Darren, it just proves what I said in answer to your original post on the Lancashire Archives look-up thread that if you posted on a different board the enquiry would attract interest and hopefully some relevant information.

A hawker was someone who sold items out of doors rather than in a shop. They were supposed to buy a hawker's licence from town council but some didn't. Some of those who didn't buy licences might occasionally be arrested and charged with selling without a licence. A lot of Irish or people who had no other employment did it. I read recently that it was the commonest occupation of Irish women in England on one census. (I didn't take a note of source.) Browsing a 19thC census in a working-class area of a large town or city with a significant Irish population, one notices groups of hawkers in cheap lodging houses. Your people may have gone door-to-door or stood in a busy street with their wares. They may have travelled to other towns and villages, depending on what they had to offer. Items they were selling could have been anything from food to brushes.

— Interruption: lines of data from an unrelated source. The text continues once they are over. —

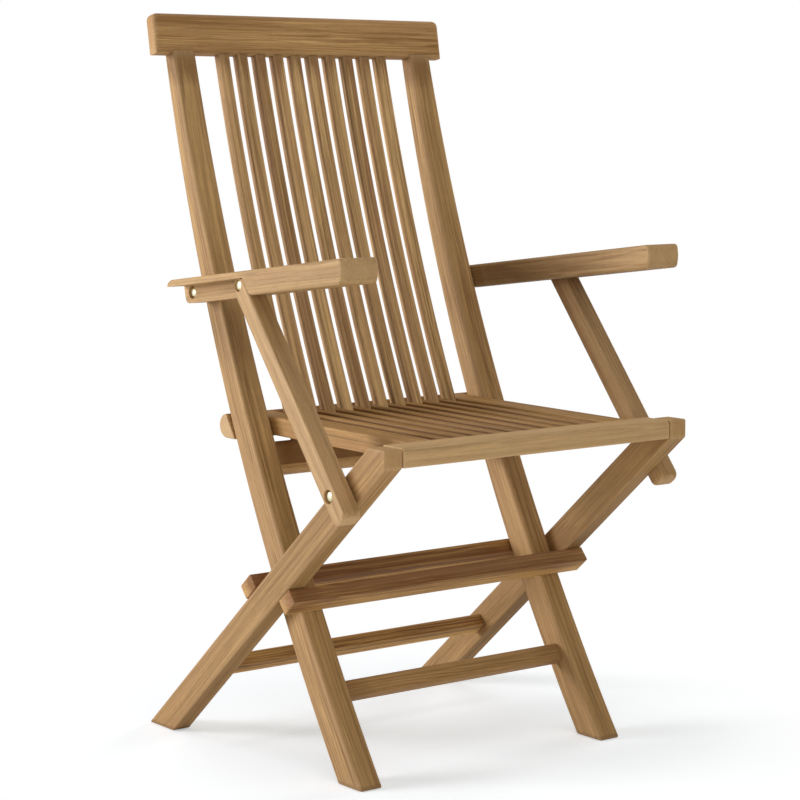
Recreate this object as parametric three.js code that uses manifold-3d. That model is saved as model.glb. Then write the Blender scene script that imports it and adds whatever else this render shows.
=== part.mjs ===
// Folding teak armchair, in millimetres: +Z up, the front faces -Y, X = 0 is the plane of symmetry.
import * as THREE from "three";
import { mergeVertices } from "three/addons/utils/BufferGeometryUtils.js";
import Module from "manifold-3d";

const wasm = await Module();
wasm.setup();

// Driving dimensions
const GAP = 0.3;
const HEIGHT = 1001;
const HALF_DEPTH = 285.3;
const ARM_OUTER_X = 281;

// Points of the side view, as Y and Z
const CROSSING = new THREE.Vector2(-23.2, 234);
const ARM_PIVOT = new THREE.Vector2(151.1, 622.7);
const SUPPORT_PIVOT = new THREE.Vector2(-7.3, 640.8);
const SUPPORT_FOOT = new THREE.Vector2(-207.3, 389.4);
const SEAT_PIVOT = new THREE.Vector2(-268, 440.5);

// Back frame
const POST_INNER_X = 186;
const POST_OUTER_X = 222.4;
const POST_ROUND = 5;
const POST_TOP = 951;
const POST_SPARE = 14;
const POST_FRONT = [[-190.4, 0], [72.8, 475], [252.3, 1000]];
const POST_REAR = [[-138.2, 0], [115.5, 475], [275, 1000]];
const BACK_SLATS = 10;
const SLAT_PITCH = 30.3;
const BACK_SLAT_WIDTH = 18;
const BACK_SLAT_THICKNESS = 14;
const BACK_SLAT_ROUND = 3;
const BACK_SLAT_TOP = 951;
const SLAT_SPARE = 8;
const TOP_RAIL = { halfLength: 247.3, thickness: 22, height: 56.5, lean: 9.5, y: 257.5, round: 6, end: 9 };
const LOWER_RAIL = { thickness: 22, height: 45, lean: 25, round: 6, z: 399 };
const STRETCHER = { thickness: 19.5, width: 25, round: 2.5 };
const FRONT_STRETCHER = { y: -95, z: 106.5, lean: 31.2 };

// Leg frame
const LEG_INNER_X = 223.5;
const LEG_OUTER_X = 252;
const LEG_ROUND = 3;
const LEG_THICKNESS = 41.3;
const LEG_LEAN = 49.83;
const LEG_TOP = 452.7;
const LEG_NOSE = 24;
const STOP_RAIL = { thickness: 21.8, width: 30, round: 2, along: 33 };
const REAR_STRETCHER_ALONG = -195.6;

// Seat
const SEAT_TILT = 0.55;
const SEAT_THICKNESS = 24.7;
const SEAT_FRONT_DEPTH = 44;
const SEAT_HALF_WIDTH = 222;
const SEAT_ROUND = 2;
const SEAT_NOSE_ROUND = 8;
const BOARD_INNER_X = 146;
const BOARD_OUTER_X = 184.5;
const SEAT_SLATS = 9;
const SEAT_SLAT_WIDTH = 12.2;
const BAR_RADIUS = 16.5;
const BAR_TOP_ANGLE = 91;
const BAR_CENTRE = new THREE.Vector2(118.3, 441);
const BAR_FRONT = 96.8;

// Armrests and their supports
const ARM_INNER_X = 223.5;
const ARM_STEP_X = 252;
const ARM_THICKNESS = 32.6;
const ARM_SLOPE = -0.1135;
const ARM_FRONT = { y: -235.6, z: 685.2 };
const ARM_REAR = 172;
const ARM_NOSE = 6;
const ARM_TAIL = { slant: 5.5, round: 8, top: 10 };
const ARM_ROUND = 4;
const LIP_THICKNESS = 9;
const REBATE_CLEARANCE = 0.6;
const REBATE_REACH = 70;
const SUPPORT_INNER_X = 253;
const SUPPORT_WIDTH = 27.5;
const SUPPORT_LEAN = 38.7;
const SUPPORT_TAIL = 39;
const SUPPORT_TAIL_ROUND = 10;
const SUPPORT_ROUND = 3;
const SUPPORT_HEAD = 9.3;
const SUPPORT_SHOULDER = 0.5;
const HEAD_TURN = 106;
const HEAD_CHAMFER = 8.5;

// Fastenings
const BOLT = { headRadius: 7, headHeight: 4, shank: 4, sink: 5 };
const COUNTERBORE = 9.2;
const HEAD_COUNTERBORE = 8.2;
const PIN = { radius: 5, inset: 27, outset: 21 };
const RUNNING_CLEARANCE = 0.08;
const WASHER = { outer: 8.5, thickness: 0.4 };
const PAST = 1;

const TEAK = { color: 0xa9855a, roughness: 0.62, metalness: 0 };
const BRASS = { color: 0xcdb27c, roughness: 0.35, metalness: 1 };

const radians = THREE.MathUtils.degToRad;

// A unit vector of the side view, at an angle from the vertical: positive leans to the rear.
function leaning(degrees) {
  return new THREE.Vector2(Math.sin(radians(degrees)), Math.cos(radians(degrees)));
}

const LEG_UP = leaning(-LEG_LEAN);
const LEG_BACK = leaning(90 - LEG_LEAN);
const SUPPORT_UP = leaning(SUPPORT_LEAN);
const SUPPORT_FORE = leaning(SUPPORT_LEAN - 90);

// The point at some distances along two directions from a place in the side view.
function offset(place, first, along, second, across) {
  return place.clone().addScaledVector(first, along).addScaledVector(second, across);
}

// The circle through three points of the side view.
function circleThrough([a, b, c]) {
  const [p, q, r] = [a, b, c].map(([y, z]) => new THREE.Vector2(y, z));
  const d = 2 * (p.x * (q.y - r.y) + q.x * (r.y - p.y) + r.x * (p.y - q.y));
  const [pp, qq, rr] = [p.lengthSq(), q.lengthSq(), r.lengthSq()];
  const y = (pp * (q.y - r.y) + qq * (r.y - p.y) + rr * (p.y - q.y)) / d;
  const z = (pp * (r.x - q.x) + qq * (p.x - r.x) + rr * (q.x - p.x)) / d;
  return { y, z, radius: Math.hypot(p.x - y, p.y - z) };
}

// The angle at which a circle passes a height, on its rear side.
function angleAt(circle, z) {
  return Math.asin((z - circle.z) / circle.radius);
}

// How far back a circle is at a height.
function depthAt(circle, z) {
  return circle.y + circle.radius * Math.cos(angleAt(circle, z));
}

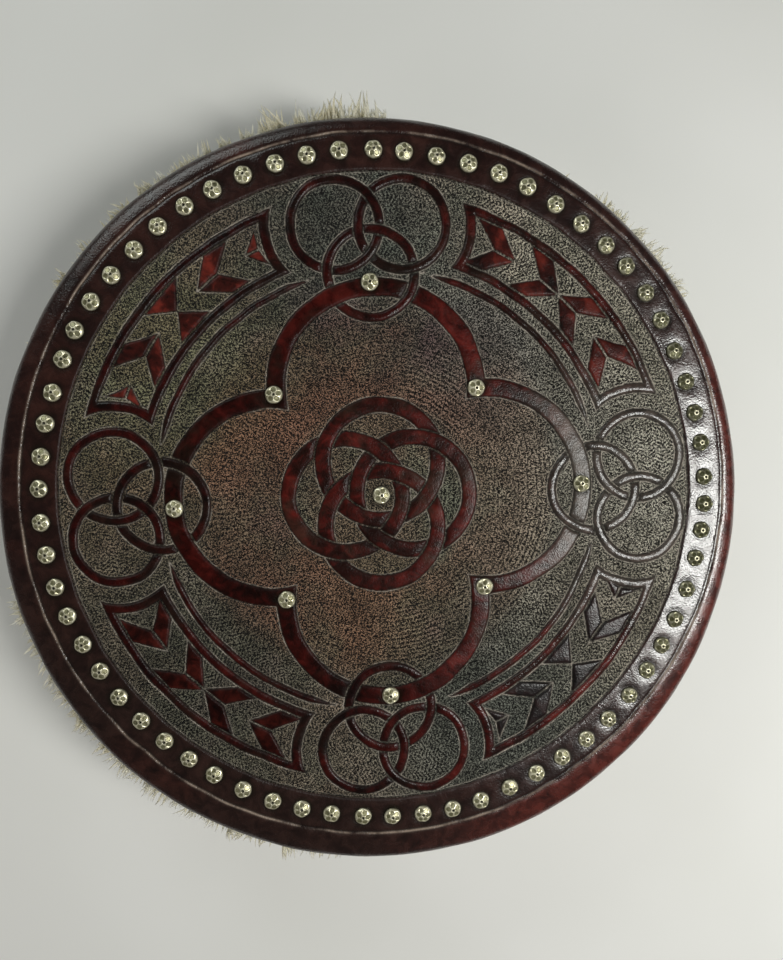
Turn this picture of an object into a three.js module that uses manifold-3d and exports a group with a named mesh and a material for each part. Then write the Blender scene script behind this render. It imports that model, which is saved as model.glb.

Plenty of reasons you haven't found them on a census:
They might be there but hidden because names recorded on census forms and then copied into census books may not be what you expect them to be. As John couldn't write (and Bridget probably couldn't either), names on forms would be written as the person doing the writing heard them and thought they might be spelled. A census enumerator then had to decipher those names and copy them into the census enumerator's book. A modern transcriber has to decipher old handwriting (or scrawl) in the census enumerator's books to create present-day indexes. Lots of opportunities for mistakes in transcription. Even worse with Irish names which may have been unfamiliar to census clerks and spoken with a brogue.
They might have been in and out of the workhouse a few times. Families were split up on admission. A person's details on census may have been incorrect or incomplete.
Being hawkers they might have been travelling around. Census enumerators had instructions to find out if people were sleeping in outhouses or tents etc.
They may have been in another part of the UK at census time. They might have gone back to Ireland or to Scotland. There was an extensive railway system by late 19thC with cheap 3rd class tickets. Also frequent, cheap sea-crossings through several Lancashire, Irish and Scottish ports.
What address was on John Junior's 1873 birth certificate? Have you checked this address on 1871 census to see who was there? Browse the street and area nearby. They would have been in cheap lodgings and may have moved frequently but might not have gone far.